Fluid streams derived from natural gas reservoirs, petroleum or coal, often contain a significant amount of acid gases, for example carbon dioxide (CO2), hydrogen sulfide (H2S), sulfur dioxide (SO2), carbon disulfide (CS2), hydrogen cyanide (HCN), carbonyl sulfide (COS), or mercaptans as impurities. Said fluid streams may be gas, liquid, or mixtures thereof, for example gases such as natural gas, refinery gas, hydrocarbon gasses from shale pyrolysis, synthesis gas, and the like or liquids such as liquefied petroleum gas (LPG) and natural gas liquids (NGL).
Various compositions and processes for removal of acid gasses are known and described in the literature. It is well-known to treat such fluid streams with amine solutions to remove these acidic gases. The amine usually contacts the acidic gases and the liquids as an aqueous solution containing the amine in an absorber tower with the aqueous amine solution contacting the acidic fluid counter currently.
The most widely used amines are monoethanolamine (MEA) and diethanolamine (DEA) which are most commonly made by reacting ethylene oxide and ammonia. Both amines are irritants to the skin. Ethylene oxide is an irritant to the eyes and skin, and is a suspected human carcinogen; it is also highly flammable, a fire danger and has a high explosive risk. Further, anhydrous ammonia may be fatal in concentrated form, poses a moderate fire risk, and may reach explosive limits in air.
The removal of sulfur compounds from these fluid streams is of particular importance for various reasons. For instance, the level of sulfur compounds in natural gas has to be reduced by suitable processing measures immediately at the source of a natural gas, since the natural gas will customarily also contain a certain fraction of entrained water as well as the above-recited sulfur compounds. In aqueous solution, however, these sulfur compounds are present as acids and have a corrosive effect. To transport natural gas in a pipeline, therefore, predetermined limits must be complied with for the sulfur-containing impurities. In addition, numerous sulfur compounds are malodorous and, with H2S a prime example, extremely toxic even at low concentrations.

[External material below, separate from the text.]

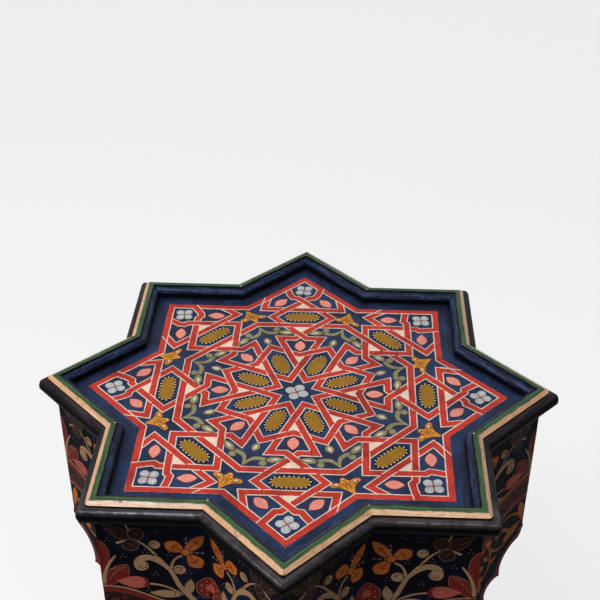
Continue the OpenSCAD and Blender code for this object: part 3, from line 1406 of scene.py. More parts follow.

Similarly, the CO2 content of hydrocarbonaceous gases, such as natural gas, customarily has to be significantly reduced, since high concentrations of CO2 reduce the calorific value of the gas and may likewise cause corrosion to pipework and fittings.

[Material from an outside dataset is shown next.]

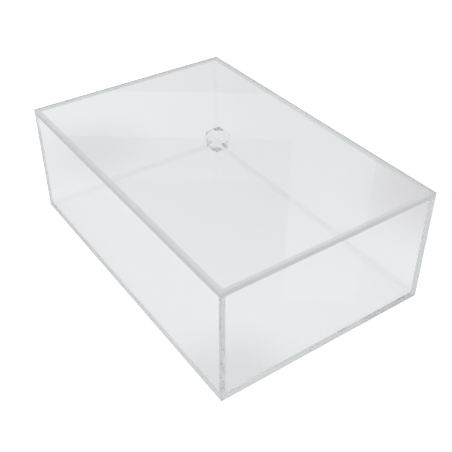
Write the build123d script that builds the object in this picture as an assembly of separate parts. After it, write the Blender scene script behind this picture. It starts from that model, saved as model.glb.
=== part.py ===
from build123d import *
import os

# Clear acrylic storage box: a floor, four walls, a loose lid and a faceted knob. Millimetres.
# The origin is the middle of the underside of the floor, with +Z up. The long sides run along X.

# Driving sizes of the box
box_length = 300.0
box_width = 200.0
rim_height = 102.0
wall_thickness = 5.0
floor_thickness = 5.0
# the scraped and polished corner that every cut sheet has
edge_easing = 0.5

# Driving sizes of the lid and its knob
lid_thickness = 4.0
# the knob is widest across the points of its four sides
knob_width = 22.8
# the sides of its three level squares, from the one that is bonded to the lid to the small top
knob_base_side = 11.6
knob_shoulder_side = 14.6
knob_table_side = 7.2
# how far it rises from its base to those points, on to its shoulder, and on to its top
knob_foot_rise = 4.7
knob_body_rise = 8.7
knob_crown_rise = 3.6

FLAT_BASE = (Align.CENTER, Align.CENTER, Align.MIN)

os.makedirs("parts", exist_ok=True)


def block(length, width, height, base_height):
    """A plain upright block, centred on the Z axis, that starts at the given height."""
    return Pos(0, 0, base_height) * Box(length, width, height, align=FLAT_BASE)


def eased(solid):
    """The same solid with a small flat taken off every edge."""
    return chamfer(solid.edges(), edge_easing)


def box_blank():
    """The outer shape of the closed box body, which gives every panel its eased outer edges."""
    return eased(block(box_length, box_width, rim_height, 0))


def floor_panel():
    """The bottom sheet. It has the whole outline of the box, and the walls stand on it."""
    sheet = block(box_length, box_width, floor_thickness, 0)
    return sheet & box_blank()


def long_wall(side):
    """A wall as long as the box. side is -1 at the front and +1 at the back."""
    height = rim_height - floor_thickness
    sheet = block(box_length, wall_thickness, height, floor_thickness)
    offset = side * (box_width - wall_thickness) / 2
    return (Pos(0, offset, 0) * sheet) & box_blank()


def end_wall(side):
    """A short wall that fits between the long ones. side is -1 at the left and +1 at the right."""
    height = rim_height - floor_thickness
    clear_width = box_width - 2 * wall_thickness
    sheet = block(wall_thickness, clear_width, height, floor_thickness)
    offset = side * (box_length - wall_thickness) / 2
    return (Pos(offset, 0, 0) * sheet) & box_blank()


def lid_plate():
    """The lid: one flat sheet, flush with the walls all round, that lies on their rim."""
    return eased(block(box_length, box_width, lid_thickness, rim_height))


def quarter_turns(corner):
    """A point in each of its four places round the Z axis."""
    return [corner.rotate(Axis.Z, angle) for angle in (0, 90, 180, 270)]


def facet(*corners):
    """One flat facet between its corners."""
    return Face(Wire.make_polygon(corners, close=True))


def lid_knob():
    """The knob: a clear block with four facets on each side that meet in a point, and a cut crown."""
    seat = rim_height + lid_thickness
    girdle_height = seat + knob_foot_rise
    shoulder_height = girdle_height + knob_body_rise
    table_height = shoulder_height + knob_crown_rise
    base = quarter_turns(Vector(knob_base_side / 2, -knob_base_side / 2, seat))
    points = quarter_turns(Vector(knob_width / 2, 0, girdle_height))
    shoulder = quarter_turns(Vector(knob_shoulder_side / 2, -knob_shoulder_side / 2, shoulder_height))
    table = quarter_turns(Vector(knob_table_side / 2, -knob_table_side / 2, table_height))
    facets = [facet(*base), facet(*table)]
    for side in range(4):
        after = (side + 1) % 4
        rim = [base[side], base[after], shoulder[after], shoulder[side]]
        for start, end in zip(rim, rim[1:] + rim[:1]):
            facets.append(facet(start, end, points[side]))
        facets.append(facet(shoulder[side], shoulder[after], table[after], table[side]))
    return Solid(Shell(facets))


PIECES = {
    "floor_panel": floor_panel(),
    "front_wall": long_wall(-1),
    "back_wall": long_wall(1),
    "left_wall": end_wall(-1),
    "right_wall": end_wall(1),
    "lid_plate": lid_plate(),
    "lid_knob": lid_knob(),
}

for name, piece in PIECES.items():
    export_step(piece, f"parts/{name}.step")
    print(f"{name}: {piece.volume / 1000:.1f} cm3")
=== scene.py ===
# %% [markdown]
# # A clear acrylic box with a loose lid and a faceted knob
#
# The real box is seven pieces of clear acrylic: a floor, four walls, a lid and a knob. Clear
# acrylic has hardly any colour of its own. What the eye sees is light that is bent, mirrored and
# trapped by the sheets, so this lesson is about surfaces: polished faces, trimmed edges, and the
# welded seams at which two sheets have become one.

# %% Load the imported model
from math import cos, pi, radians, sin

import bmesh
import bpy
from mathutils import Matrix, Vector


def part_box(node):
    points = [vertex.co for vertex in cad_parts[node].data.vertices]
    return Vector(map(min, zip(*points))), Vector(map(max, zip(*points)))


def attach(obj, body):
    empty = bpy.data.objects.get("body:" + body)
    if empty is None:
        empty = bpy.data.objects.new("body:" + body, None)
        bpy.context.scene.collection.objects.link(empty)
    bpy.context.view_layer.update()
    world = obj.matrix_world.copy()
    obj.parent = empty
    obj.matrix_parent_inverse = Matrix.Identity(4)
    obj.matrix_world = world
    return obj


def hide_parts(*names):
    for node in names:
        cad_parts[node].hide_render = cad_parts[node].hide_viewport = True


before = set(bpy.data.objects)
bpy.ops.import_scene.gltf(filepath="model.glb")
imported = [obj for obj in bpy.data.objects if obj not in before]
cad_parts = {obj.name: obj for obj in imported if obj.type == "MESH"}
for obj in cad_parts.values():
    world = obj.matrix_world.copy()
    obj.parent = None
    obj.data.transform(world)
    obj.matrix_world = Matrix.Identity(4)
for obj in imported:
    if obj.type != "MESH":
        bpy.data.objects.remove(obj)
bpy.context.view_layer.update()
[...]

However, it is often desirable to treat acid gas mixtures containing both CO2 and H2S so as to remove the H2S selectively from the mixture, thereby minimizing removal of the CO2. Selective removal of H2S results in a relatively high H2S/CO2 ratio in the separated acid gas which simplifies the conversion of H2S to elemental sulfur.
The European patent application EP0322924 discloses, for example, that tertiary alkanolamines, especially methyldiethylanolamine (MDEA), are particularly suitable for a selective removal of H2S from gas mixtures containing H2S and CO2. However, in mixtures having a high concentration of CO2, it has been found to be disadvantageous that the effectiveness of the solution for removing H2S is much reduced by an accelerated absorption of CO2.

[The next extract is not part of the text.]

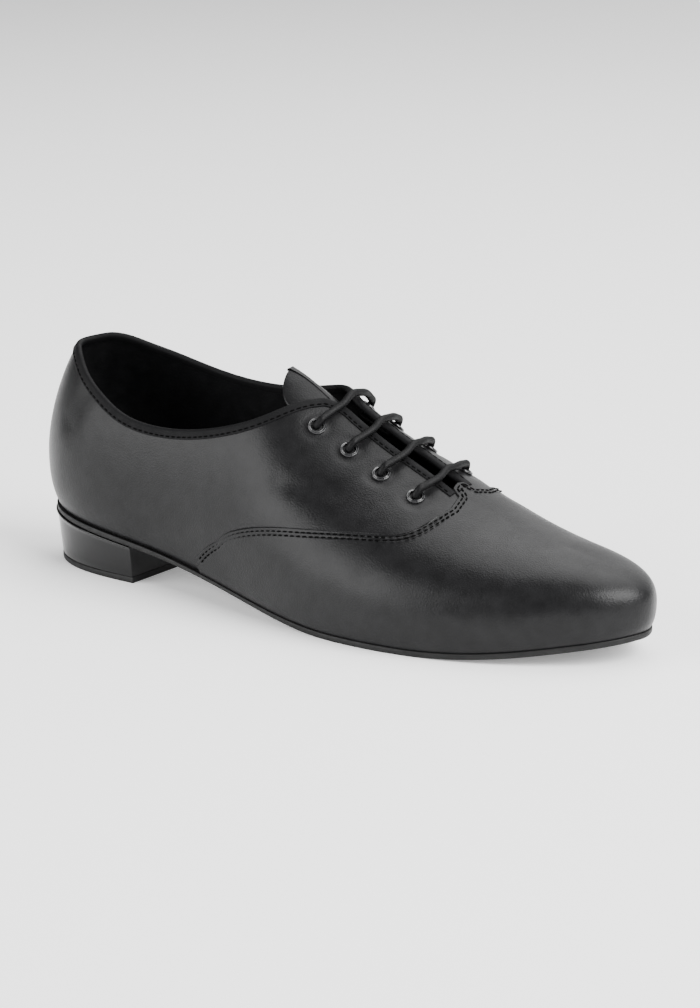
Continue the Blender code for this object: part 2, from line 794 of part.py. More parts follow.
def plate(name, margin, top, bottom, finish, count, end=None, sides=((1.0, 0.0), (0.0, 0.0))):
    """A solid on the outline between two heights that follow x, whole or cut across at an end.

    Each of its sides' levels is a share of the height and a distance inside the outline.
    """
    outer, inner = grown_outline(margin)
    first = outer[0, 0]
    last = outer[-1, 0] if end is None else end
    whole = end is None
    turn = np.linspace(0, math.pi if whole else math.pi / 2, count)
    stations = first + (last - first) * (1 - np.cos(turn)) / (2 if whole else 1)
    outer_y = np.interp(stations, outer[:, 0], outer[:, 1])
    inner_y = np.interp(stations, inner[:, 0], inner[:, 1])
    there_and_back = np.concatenate([stations, stations[::-1]])
    ring = np.stack([there_and_back, np.concatenate([outer_y, inner_y[::-1]])], 1)
    pull = ring - [(first + last) / 2, (outer_y.mean() + inner_y.mean()) / 2]
    pull /= np.linalg.norm(pull, axis=1, keepdims=True)
    grid = Grid()
    rows = []
    for share, inset in sides:
        flat = ring - pull * inset
        if not whole:
            flat[count - 1 : count + 1, 0] = last
        height = bottom(flat[:, 0]) + (top(flat[:, 0]) - bottom(flat[:, 0])) * share
        row = grid.row(np.concatenate([flat, height[:, None]], 1))
        row[-1] = row[0]
        if whole:
            row[count] = row[count - 1]
        rows.append(row)
    for one, other in zip(rows, rows[1:]):
        grid.strip(one, other, closed=True)
    for row in (rows[0], rows[-1]):
        grid.strip(row[:count], row[count:][::-1])
    return grid.build(name, finish)


def sole_top(x):
    return feather_height(x) - CLEARANCE


def sole_bottom(x):
    share = thickness_at(np.clip(x / LENGTH, 0, 1))
    return np.maximum(sole_top(x) - SOLE * share, 0)


def build_outsole(finish):
    return plate("outsole", SOLE_EDGE, sole_top, sole_bottom, finish, SOLE_STATIONS)


def build_insole(finish):
    def low(x):
        return sole_top(x) + CLEARANCE

    def high(x):
        return low(x) + INSOLE

    return plate("insole", -WALL - 3 * CLEARANCE, high, low, finish, SOLE_STATIONS)


def build_heel(finish):
    """The block under the seat, a little narrower at the floor, with a proud rim along its top."""

    def high(x):
        return sole_bottom(x) - CLEARANCE

    def low(x):
        return np.full(np.shape(x), TIP_HEIGHT + CLEARANCE)

    rim = HEEL_RIM_HEIGHT / (HEEL_RISE - TIP_HEIGHT)
    sides = ((1.0, -HEEL_RIM), (1 - rim, -HEEL_RIM), (1 - rim, 0.0), (0.0, HEEL_TAPER))
    return plate("heel", SOLE_EDGE, high, low, finish, HEEL_STATIONS, HEEL_LENGTH, sides)


def build_heel_tip(finish):
    def high(x):
        return np.full(np.shape(x), TIP_HEIGHT)

    def low(x):
        return np.zeros(np.shape(x))

    sides = ((1.0, HEEL_TAPER), (0.0, HEEL_TAPER))
    return plate("heel_tip", SOLE_EDGE, high, low, finish, HEEL_STATIONS, HEEL_LENGTH, sides)


def build_tongue(finish):
    rows = table_spline(TONGUE_ROWS)
    shares = np.array([row[0] for row in TONGUE_ROWS])
    shares = np.sort(np.concatenate([shares, (shares[3:] + shares[2:-1]) / 2]))
    steps = np.linspace(-1, 1, TONGUE_STATIONS)
    grid = Grid()
    sheets = []
    for drop in (0.0, TONGUE):
        sheet = []
        for share in shares:
            half, depth = rows(share)
            rib = float(rib_at(share))
            ribs = np.where(steps < 0, -rib, rib)
            distance = np.abs(steps) * half * BALL_WIDTH
            ups = np.array(
                [float(down_from(np.array([r]), np.ones(1), d)[0]) for r, d in zip(ribs, distance)]
            )
            offset = -depth * TONGUE_BED - drop
            points = skin(ribs, ups, offset)
            middle = len(steps) // 2
            points[middle] = crown_points(np.array([rib]), offset)[0]
            sheet.append(grid.row(points))
        sheets.append(sheet)
    for sheet in sheets:
        for one, other in zip(sheet, sheet[1:]):
            grid.strip(one, other)
    borders = []
    for sheet in sheets:
        right = [row[-1] for row in sheet]
        left = [row[0] for row in sheet]
        borders.append(sheet[0] + right[1:] + sheet[-1][::-1][1:] + left[::-1][1:-1])
    grid.strip(borders[0], borders[1], closed=True)
    return grid.build("tongue", finish)


def smooth_path(points, spacing):
    """Points at an even spacing along a smooth curve through the given ones."""
    points = np.array(points, float)
    chords = np.linalg.norm(np.diff(points, axis=0), axis=1)
    knots = np.concatenate([[0], np.cumsum(np.sqrt(chords))])
    curve = spline(knots, points)(np.linspace(0, knots[-1], 30 * len(points)))
    run = np.concatenate([[0], np.cumsum(np.linalg.norm(np.diff(curve, axis=0), axis=1))])
    even = np.linspace(0, run[-1], int(run[-1] / spacing) + 1)
    return np.stack([np.interp(even, run, curve[:, k]) for k in range(3)], 1)


def lace_route(places):
    """The lace from its hidden end by the top outer eyelet, down, and up again through four bars."""
    seat = LACE / 2 + EYELET_FLANGE + CLEARANCE
    close = LACE / 2 + TAPE_STEP + 2 * CLEARANCE
    rows = [[(rib, up) for _, rib, up in places[2 * i : 2 * i + 2]] for i in range(EYELET_COUNT)]

    def inside(rib, up, aside):
        """A point under the wall, this far down the rib from the eyelets' line."""
        rib = np.array([rib])
        up = down_from(rib, np.array([up]), aside)
        return skin(rib, up, -LACE_DEPTH - CLEARANCE)[0]

    def over_facing(row, side):
        """Points of the lace over one facing, up to its edge."""
        rib = rows[row][side][0]
        points = []
        for below, toe, *lifts in LACE_OVER:
            near = np.array([towards_toe(rib, toe * LACE)])
            up = down_from(near, edge_up(near), below * EYELET_INSET)
            points.append(skin(near, up, close + lifts[side] * LACE)[0])
        return points

    def out_of(row, side):
        """Points of the lace from inside one eyelet over its flange and its facing."""
        centre, normal = (np.array(part) for part in eyelet_frame(*rows[row][side]))
        over = over_facing(row, side)
        across = over[0] - centre
        across -= normal * (across @ normal)
        across /= np.linalg.norm(across)
        places = [(-LACE_DEPTH, 0.0)]
        places += [(height * LACE, toward * LACE) for height, toward in LACE_IN_BORE]
        places += [(seat + height * LACE, toward * LACE) for height, toward in LACE_ON_FLANGE]
        return [centre + normal * height + across * toward for height, toward in places] + over

    def crossing(row, side):
        """From inside one eyelet over the gap to inside the other."""
        middle = np.array([towards_toe(rows[row][1][0], BAR_TOE * LACE)])
        peak = crown_points(middle, close + BAR_LIFT * LACE)[0]
        return out_of(row, side) + [peak] + out_of(row, 1 - side)[::-1]

    outer = np.array([rows[row][0] for row in range(EYELET_COUNT)])
    down = spline(np.arange(EYELET_COUNT), outer)
    stations = np.linspace(LACE_START, EYELET_COUNT - 1 - LACE_START, 2 * EYELET_COUNT)
    route = [inside(*down(station), RUN_ASIDE * LACE) for station in stations]
    side = 0
    for row in range(EYELET_COUNT - 1, -1, -1):
        route += crossing(row, side)
        side = 1 - side
        if row:
            ends = np.array([rows[row][side], rows[row - 1][side]])
            route.append(inside(*ends.mean(0), 0.0))
    return route


def build_lace(finish, places):
    path = smooth_path(lace_route(places), LACE_SPACING)
    curve = bpy.data.curves.new("lace", "CURVE")
    curve.dimensions = "3D"
    curve.bevel_depth = LACE / 2
    curve.bevel_resolution = LACE_SIDES // 4
    curve.use_fill_caps = True
    line = curve.splines.new("POLY")
    line.points.add(len(path) - 1)
    for point, place in zip(line.points, path):
        point.co = (*place, 1.0)
    curve.materials.append(finish)
    made = bpy.data.objects.new("lace", curve)
    bpy.context.scene.collection.objects.link(made)
    return made


def stand_on_origin():
    """Parents every piece to an empty, so that the middle of the shoe's box is over the origin."""
    stand = bpy.data.objects.new("shoe", None)
    bpy.context.scene.collection.objects.link(stand)
    bpy.context.view_layer.update()
    low = np.full(2, np.inf)
    high = np.full(2, -np.inf)
    pieces = [thing for thing in bpy.data.objects if thing is not stand]
    graph = bpy.context.evaluated_depsgraph_get()
    for thing in pieces:
        if thing.hide_render:
            continue
        shape = thing.evaluated_get(graph)
        mesh = shape.to_mesh()
        flat = np.array([tuple(shape.matrix_world @ corner.co) for corner in mesh.vertices])[:, :2]
        shape.to_mesh_clear()
        low = np.minimum(low, flat.min(0))
        high = np.maximum(high, flat.max(0))
    for thing in pieces:
        thing.parent = stand
    middle = (low + high) / 2
    stand.location = (-middle[0], -middle[1], 0)


def main():
    clear_scene()
    leather = material("black leather", (0.020, 0.020, 0.022), 0.42)
    lining = material("black lining", (0.016, 0.016, 0.017), 0.7)
    edge = material("black sole", (0.022, 0.021, 0.021), 0.6)
    patent = material("black patent", (0.012, 0.012, 0.013), 0.12)
    rubber = material("black rubber", (0.018, 0.018, 0.018), 0.75)
    lacquer = material("gunmetal", (0.10, 0.10, 0.11), 0.25, 0.9)
    cord = material("black cord", (0.018, 0.018, 0.019), 0.65)
    places = eyelet_places()
    build_outsole(edge)
    build_heel(patent)
    build_heel_tip(rubber)
    build_insole(lining)
    build_upper(leather, places)
    build_tongue(leather)
    build_eyelets(lacquer, places)
    build_lace(cord, places)
    stand_on_origin()


main()
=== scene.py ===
"""The looks of a man's right ballroom dance shoe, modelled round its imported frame.

The toe points along +X, the outer side of the foot is -Y and the floor is z = 0, in metres.
The leather follows the same last as the solids: ribs that stand on the sole's outline and run up
to a crown line. A place on it is a rib number, negative on the outer side, and a share of the way
up that rib. The last's own x starts at the back of the heel, and SHIFT takes it to the frame.
"""

import math

import bmesh
import bpy
import numpy as np
from mathutils import Matrix, Vector


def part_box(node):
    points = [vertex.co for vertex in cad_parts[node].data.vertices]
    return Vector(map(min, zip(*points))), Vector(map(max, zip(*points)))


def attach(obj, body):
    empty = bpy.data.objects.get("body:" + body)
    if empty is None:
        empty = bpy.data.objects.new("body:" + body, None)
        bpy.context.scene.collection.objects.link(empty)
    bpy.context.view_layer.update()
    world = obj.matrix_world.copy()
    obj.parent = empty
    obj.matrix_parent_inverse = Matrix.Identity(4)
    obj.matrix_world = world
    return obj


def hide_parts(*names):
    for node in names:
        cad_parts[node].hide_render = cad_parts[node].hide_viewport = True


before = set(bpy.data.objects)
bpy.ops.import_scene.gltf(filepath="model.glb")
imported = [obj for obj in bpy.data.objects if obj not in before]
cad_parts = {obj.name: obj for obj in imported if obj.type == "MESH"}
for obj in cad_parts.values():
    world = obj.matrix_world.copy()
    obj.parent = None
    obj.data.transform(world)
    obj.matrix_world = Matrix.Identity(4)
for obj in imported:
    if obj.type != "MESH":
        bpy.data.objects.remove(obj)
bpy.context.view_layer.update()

# The last's sizes, as in the solids
LENGTH = 0.296
BALL_WIDTH = 0.100
INSTEP_HEIGHT = 0.100
BACK_HEIGHT = 0.099
HEEL_RISE = 0.0234
TOE_SPRING = 0.0096
BELLY = 0.0060
BELLY_HEIGHT = 0.0225
WALL = 0.0018
VAMP_STEP = 0.0008
TAPE_WIDTH = 0.0045
TAPE_STEP = 0.0005
GAP_TOP = 0.0064
GAP_BOTTOM = 0.0072
THROAT_END = 0.704
THROAT_START = 0.400
CORNER_RADIUS = 0.006
CLEARANCE = 0.0003
SOLE = 0.0025
SOLE_EDGE = 0.0014
HEEL_LENGTH = 0.0605
HEEL_TAPER = 0.0022
HEEL_RIM = 0.0005
HEEL_RIM_HEIGHT = 0.0013
TIP_HEIGHT = 0.0026
INSOLE = 0.0020
TONGUE = 0.0016
LACE = 0.0032
LACE_SLACK = 0.0010
EYELET_COUNT = 4
FIRST_EYELET = 0.504
LAST_EYELET = 0.666
EYELET_INSET = 0.0158
EYELET_BORE = LACE + 2 * LACE_SLACK
EYELET_WALL = 0.0004
EYELET_RIM = 0.00135
EYELET_FLANGE = 0.0008
LACE_DEPTH = WALL + LACE / 2 + 2 * CLEARANCE
TONGUE_BED = WALL + LACE + 5 * CLEARANCE

# Sole outline: place along the length, and reach to the outer and inner side as shares of BALL_WIDTH
OUTLINE = (
    # at, outer, inner
    (0.030, 0.165, 0.160),
    (0.085, 0.262, 0.258),
    (0.160, 0.300, 0.292),
    (0.260, 0.302, 0.270),
    (0.370, 0.330, 0.258),
    (0.480, 0.400, 0.305),
    (0.580, 0.462, 0.395),
    (0.670, 0.476, 0.462),
    (0.760, 0.440, 0.462),
    (0.850, 0.352, 0.400),
    (0.925, 0.235, 0.300),
    (0.975, 0.120, 0.190),
)
TOE_SWING = 0.035
# The crown line: height as a share of INSTEP_HEIGHT
CROWN = (
    # at, height
    (0.00, 1.160),
    (0.20, 1.180),
    (0.34, 1.165),
    (0.42, 1.090),
    (0.47, 0.990),
    (0.515, 0.888),
    (0.56, 0.805),
    (0.61, 0.728),
    (0.67, 0.642),
    (0.72, 0.563),
    (0.77, 0.492),
    (0.83, 0.435),
    (0.88, 0.405),
    (1.00, 0.250),
)
# The crown line seen from above: reach to the inner side as a share of BALL_WIDTH
RIDGE = (
    # at, inner
    (0.00, 0.000),
    (0.20, 0.000),
    (0.35, 0.012),
    (0.50, 0.030),
    (0.70, 0.030),
    (0.85, 0.030),
    (1.00, 0.035),
)
# The feather line, where upper and sole meet: shares of HEEL_RISE and of TOE_SPRING
FEATHER = (
    # at, heel, spring
    (0.00, 1.000, 0.00),
    (0.06, 0.930, 0.00),
    (0.13, 0.830, 0.00),
    (0.20, 0.714, 0.00),
    (0.27, 0.564, 0.00),
    (0.34, 0.385, 0.00),
    (0.42, 0.200, 0.00),
    (0.50, 0.068, 0.00),
    (0.57, 0.006, 0.00),
    (0.63, 0.000, 0.00),
    (0.73, 0.000, 0.00),
    (0.79, 0.000, 0.08),
    (0.86, 0.000, 0.30),
    (0.93, 0.000, 0.64),
    (1.00, 0.000, 1.00),
)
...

It is also known to use a liquid absorbent containing a severely hindered amino compound for the selective removal of hydrogen sulfide from normally gaseous mixtures. See, for example, U.S. Pat. No. 4,471,138, the teachings of which are hereby incorporated by reference. However, this method cannot provide for low levels of H2S levels, for example lower than 10 parts per million (ppm).
U.S. Pat. No. 4,618,481, which is incorporated by reference herein in its entirety, discloses the absorption of hydrogen sulfide by the use of an alkaline absorbent composition comprising a severely hindered amine and an amine salt to produce a treated gas having less than 10 ppm hydrogen sulfide. However, this method shows a significant decrease in capacity.
U.S. Pat. No. 7,427,383 discloses contacting gaseous streams containing H2S with an aqueous silicon-containing composition; however, this method is ineffectual in reducing H2S content unless high shear conditions are employed.
U.S. Pat. No. 4,959,086, which is incorporated herein in its entirety, discloses a process for removing H2S from a gas mixture by contacting the gas mixture with a liquid absorbent composition comprising an aminopyridine, such as 4-dimethylaminopyridine. However, said compounds demonstrate limited solubility in water and generally require a suitable solvent such as lower alkane diols, polyols, alkyl ethers, esters, sulfolans, and the like for practical application.
As such, there is a need for a class of compounds, and method to use said compounds, to remove hydrogen sulfide selectively in the presence of carbon dioxide from fluid streams, which does not require specialized equipment, e.g., high shear; is effective over a broad range of carbon dioxide concentrations, and demonstrates an improved solubility in water.